FTSE 100 Investment Management Firm Unifies Sales Data Across Core Systems  

Reduced integration change cycles from months to days

Improved audit readiness across sales and remuneration processes

Eliminated recurring reconciliation efforts

Situation 

A FTSE 100 investment management firm operating in a highly regulated environment relied on multiple core systems to support its advisor-led sales model. Client relationships were managed in CRM platforms, financial transactions flowed through policy administration and investment systems, advisor structures were maintained in HR platforms, and finance teams depended on separate accounting and reporting tools.

As the firm expanded its product portfolio and evolved advisor remuneration structures, sales performance and remuneration processes became increasingly dependent on data flowing consistently across the enterprise. Accuracy, traceability, and governance were critical, not only for operational efficiency but also for regulatory compliance.

Challenge

Over time, integrations between systems had been built incrementally, often as point-to-point connections designed to meet immediate needs. These integrations were tightly coupled to specific system schemas, making them brittle as underlying systems evolved. Changes to advisor hierarchies, product classifications, or remuneration rules frequently required IT intervention and extended release cycles.

Manual reconciliation became a recurring necessity during remuneration cycles and regulatory reporting periods.
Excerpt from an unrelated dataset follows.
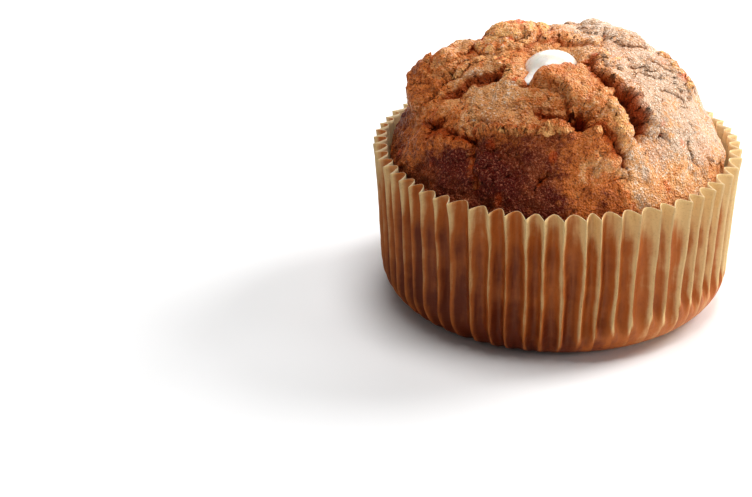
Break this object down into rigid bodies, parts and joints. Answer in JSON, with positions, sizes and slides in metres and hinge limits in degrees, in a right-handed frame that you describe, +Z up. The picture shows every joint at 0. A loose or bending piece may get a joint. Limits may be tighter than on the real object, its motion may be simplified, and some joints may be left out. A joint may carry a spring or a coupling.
{
  "type": "filled carrot muffin",
  "caption": "Round carrot muffin with a cracked domed crust, baked in a pleated paper case and filled with soft cream through a crater in its top.",
  "frame": {"origin": "centre of the underside of the paper case", "axes": "+Z up through the middle of the dome, -Y towards the front, where the torn flap and the open splits of the crust are"},
  "size_m": [0.086, 0.086, 0.0637],
  "materials": {
    "baking_paper": "matt greaseproof paper, darkened where it soaked up fat",
    "baked_crumb": "browned, cracked crust with torn golden crumb in its splits",
    "cream": "smooth, moist and softly glossy"
  },
  "bodies": {
    "root": {"paper_case": "baking_paper", "muffin_crumb": "baked_crumb", "cream_filling": "cream"}
  },
  "joints": []
}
Confidence in downstream outputs relied heavily on manual checks and institutional knowledge, increasing operational risk and limiting the organization’s ability to adapt remuneration models quickly.

Solution

The firm adopted a centralized, metadata-driven integration approach that treatedsales, advisor, and financial data as part of a single governed model. Core systems were connected through declarative mappings and standardized data definitions, allowing transformations, validations, and enrichment logic to be managed centrally rather than embedded in custom code.

This approach decoupled integration behavior from individual source systems. When advisor structures changed, new investment products were introduced, or regulatory classifications were updated, remuneration-related data logic could be adjusted without rebuilding integrations. Automated validation and dependency tracking ensured changes were detected early and resolved before impacting downstream processes.

Outcomes

The firm significantly improved the resilience and transparency of its sales and remuneration data flows. Integration changes became faster and safer, auditability improved across remuneration and reporting processes, and manual reconciliation effort was substantially reduced. Most importantly, the organization gained the ability to evolve its remuneration structures without treating integration changes as major IT initiatives, balancing agility with the governance expectations of a FTSE 100 financial institution.